Bimetallic Cu/Pd(ppm)-catalyzed Suzuki-Miyaura couplings: DFT studies on mechanism, roles of Pd(ppm) and ligands

Abstract

Transition metal-catalyzed Suzuki-Miyaura coupling (SMC) reaction is an important method to constructe the C-C bond. In this work, the mechanisms of SMC between ArI and ArB(OH)2 (Ar=C6H4(OCH3)) catalyzed by single [Cu] catalyst and bimetallic [Cu]/[Pd] catalysts have been studied by DFT calculations. Comparing to the N, O-bidentate ligand, the N, P-bidentate ligand coordinated [L12-Cu] catalyst is not efficient for the above reaction, due to the high energy barrier of the C-C coupling procedure.

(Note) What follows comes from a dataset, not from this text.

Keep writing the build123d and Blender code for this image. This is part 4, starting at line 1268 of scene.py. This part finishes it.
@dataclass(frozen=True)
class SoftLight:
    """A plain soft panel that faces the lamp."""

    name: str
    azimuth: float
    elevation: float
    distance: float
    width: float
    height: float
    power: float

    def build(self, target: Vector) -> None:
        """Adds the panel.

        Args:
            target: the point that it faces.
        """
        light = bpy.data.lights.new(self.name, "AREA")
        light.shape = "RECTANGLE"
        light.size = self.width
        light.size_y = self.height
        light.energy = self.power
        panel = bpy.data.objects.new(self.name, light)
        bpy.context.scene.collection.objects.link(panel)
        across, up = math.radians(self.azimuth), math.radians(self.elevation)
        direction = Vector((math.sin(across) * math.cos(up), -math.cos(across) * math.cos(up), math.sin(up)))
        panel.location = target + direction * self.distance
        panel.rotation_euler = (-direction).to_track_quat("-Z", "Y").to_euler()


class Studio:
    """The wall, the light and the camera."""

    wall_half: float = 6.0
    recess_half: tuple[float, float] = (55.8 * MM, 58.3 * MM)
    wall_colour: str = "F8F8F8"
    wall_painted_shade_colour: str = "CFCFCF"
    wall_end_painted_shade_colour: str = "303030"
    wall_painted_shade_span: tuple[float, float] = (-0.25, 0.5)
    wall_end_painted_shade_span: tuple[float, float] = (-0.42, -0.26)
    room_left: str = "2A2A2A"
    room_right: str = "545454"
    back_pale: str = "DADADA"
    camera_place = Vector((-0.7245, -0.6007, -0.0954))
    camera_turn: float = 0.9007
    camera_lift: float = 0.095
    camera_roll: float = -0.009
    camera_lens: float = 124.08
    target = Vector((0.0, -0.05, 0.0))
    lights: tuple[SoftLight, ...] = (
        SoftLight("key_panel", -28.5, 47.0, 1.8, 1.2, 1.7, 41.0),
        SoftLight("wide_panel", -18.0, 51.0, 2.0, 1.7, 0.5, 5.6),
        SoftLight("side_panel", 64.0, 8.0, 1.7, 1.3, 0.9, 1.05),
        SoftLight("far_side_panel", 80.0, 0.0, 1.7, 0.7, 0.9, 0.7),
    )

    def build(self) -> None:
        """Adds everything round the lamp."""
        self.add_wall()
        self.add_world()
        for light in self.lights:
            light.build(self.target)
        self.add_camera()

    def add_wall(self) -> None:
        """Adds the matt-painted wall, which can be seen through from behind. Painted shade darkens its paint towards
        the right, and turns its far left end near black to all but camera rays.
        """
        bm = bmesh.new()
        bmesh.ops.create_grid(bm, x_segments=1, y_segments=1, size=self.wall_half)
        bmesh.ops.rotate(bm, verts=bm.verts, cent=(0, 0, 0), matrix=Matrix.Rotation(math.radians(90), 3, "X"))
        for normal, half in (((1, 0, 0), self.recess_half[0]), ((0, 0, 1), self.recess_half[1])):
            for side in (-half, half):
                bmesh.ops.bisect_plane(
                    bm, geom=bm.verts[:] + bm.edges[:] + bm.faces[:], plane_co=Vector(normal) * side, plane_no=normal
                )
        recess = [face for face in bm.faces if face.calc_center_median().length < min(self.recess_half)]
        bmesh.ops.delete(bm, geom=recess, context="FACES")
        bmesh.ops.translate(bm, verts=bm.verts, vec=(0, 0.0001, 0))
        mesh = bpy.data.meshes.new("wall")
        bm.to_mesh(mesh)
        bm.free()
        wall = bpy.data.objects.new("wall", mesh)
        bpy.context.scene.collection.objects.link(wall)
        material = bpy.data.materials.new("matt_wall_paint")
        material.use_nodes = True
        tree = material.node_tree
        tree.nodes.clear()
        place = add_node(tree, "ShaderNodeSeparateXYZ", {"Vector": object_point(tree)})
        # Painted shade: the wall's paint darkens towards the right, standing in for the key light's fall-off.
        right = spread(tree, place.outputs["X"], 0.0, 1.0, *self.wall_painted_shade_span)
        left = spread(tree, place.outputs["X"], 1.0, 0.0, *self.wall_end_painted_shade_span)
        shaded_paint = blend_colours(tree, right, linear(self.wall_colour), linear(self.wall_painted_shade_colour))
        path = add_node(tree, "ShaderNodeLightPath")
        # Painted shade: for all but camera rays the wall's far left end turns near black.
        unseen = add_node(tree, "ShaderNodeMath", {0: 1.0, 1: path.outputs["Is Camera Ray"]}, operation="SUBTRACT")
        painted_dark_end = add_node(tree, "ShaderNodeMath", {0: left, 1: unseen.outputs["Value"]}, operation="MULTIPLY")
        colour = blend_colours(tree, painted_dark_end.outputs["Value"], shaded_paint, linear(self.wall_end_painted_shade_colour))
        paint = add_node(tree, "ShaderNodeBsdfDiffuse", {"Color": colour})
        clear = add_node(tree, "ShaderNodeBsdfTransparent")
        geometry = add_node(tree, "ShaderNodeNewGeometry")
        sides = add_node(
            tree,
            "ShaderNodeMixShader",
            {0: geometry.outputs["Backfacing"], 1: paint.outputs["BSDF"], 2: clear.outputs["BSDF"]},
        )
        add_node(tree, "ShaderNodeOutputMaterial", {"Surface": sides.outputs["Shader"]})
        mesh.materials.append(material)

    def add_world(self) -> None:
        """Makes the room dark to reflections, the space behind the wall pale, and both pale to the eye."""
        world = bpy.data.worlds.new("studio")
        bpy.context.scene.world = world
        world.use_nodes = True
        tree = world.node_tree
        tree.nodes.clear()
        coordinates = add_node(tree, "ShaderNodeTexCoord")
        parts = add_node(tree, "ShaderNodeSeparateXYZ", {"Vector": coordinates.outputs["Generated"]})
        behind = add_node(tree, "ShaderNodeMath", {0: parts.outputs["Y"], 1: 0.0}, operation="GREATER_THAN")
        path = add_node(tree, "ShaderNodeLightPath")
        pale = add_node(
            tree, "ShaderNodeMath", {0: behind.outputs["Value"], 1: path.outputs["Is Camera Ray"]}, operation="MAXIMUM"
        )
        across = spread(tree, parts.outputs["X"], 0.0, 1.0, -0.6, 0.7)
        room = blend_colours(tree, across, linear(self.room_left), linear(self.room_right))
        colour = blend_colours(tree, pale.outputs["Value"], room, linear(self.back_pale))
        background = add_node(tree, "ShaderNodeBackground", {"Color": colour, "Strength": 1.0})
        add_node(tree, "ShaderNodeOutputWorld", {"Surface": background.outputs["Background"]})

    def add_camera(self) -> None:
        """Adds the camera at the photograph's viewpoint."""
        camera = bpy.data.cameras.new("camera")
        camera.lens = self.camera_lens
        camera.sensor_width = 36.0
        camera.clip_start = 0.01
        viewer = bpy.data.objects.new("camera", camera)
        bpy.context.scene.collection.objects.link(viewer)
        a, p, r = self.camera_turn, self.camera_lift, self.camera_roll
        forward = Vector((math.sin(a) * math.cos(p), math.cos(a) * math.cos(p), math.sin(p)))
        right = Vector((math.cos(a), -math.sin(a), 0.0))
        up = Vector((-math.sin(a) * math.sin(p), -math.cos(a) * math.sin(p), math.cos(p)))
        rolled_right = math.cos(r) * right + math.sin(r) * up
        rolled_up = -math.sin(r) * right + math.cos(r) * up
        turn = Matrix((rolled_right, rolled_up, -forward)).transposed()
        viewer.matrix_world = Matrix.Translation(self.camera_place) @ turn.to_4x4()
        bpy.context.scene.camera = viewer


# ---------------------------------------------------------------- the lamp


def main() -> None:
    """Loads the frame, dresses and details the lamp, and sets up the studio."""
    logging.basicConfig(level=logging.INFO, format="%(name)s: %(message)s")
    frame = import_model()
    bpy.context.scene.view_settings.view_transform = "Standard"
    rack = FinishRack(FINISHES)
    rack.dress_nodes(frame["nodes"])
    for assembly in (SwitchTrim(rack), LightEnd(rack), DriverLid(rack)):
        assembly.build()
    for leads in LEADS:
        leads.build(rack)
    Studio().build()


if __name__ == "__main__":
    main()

The different coordination mode of the N, O-bidentate ligand increases the positive charge of coupling C atom, lowering the energy barrier when catalyzed by [L13-Cu]. The [Cu]/[Pd] catalyzed process involves two cycles: LCuAr is obtained from the [Cu] catalyzed cycle by the reaction between ArB(OH)2 and [L12Cu]. The [Pd] catalyzed cycle consists of four steps: L12Pd(0) insertion into C-I bond by oxidation addition, coordination transformation, transmetallation between LCuAr and ArPdI, and C-C coupling by reductive elimination. In these two cycles, the coordination transformation of the Pd is the rate-determining step. The participation of [Pd] catalyst changes the C-C coupling process from the Cu center to the Pd center, which lowers the energy barrier and makes the reaction become easier.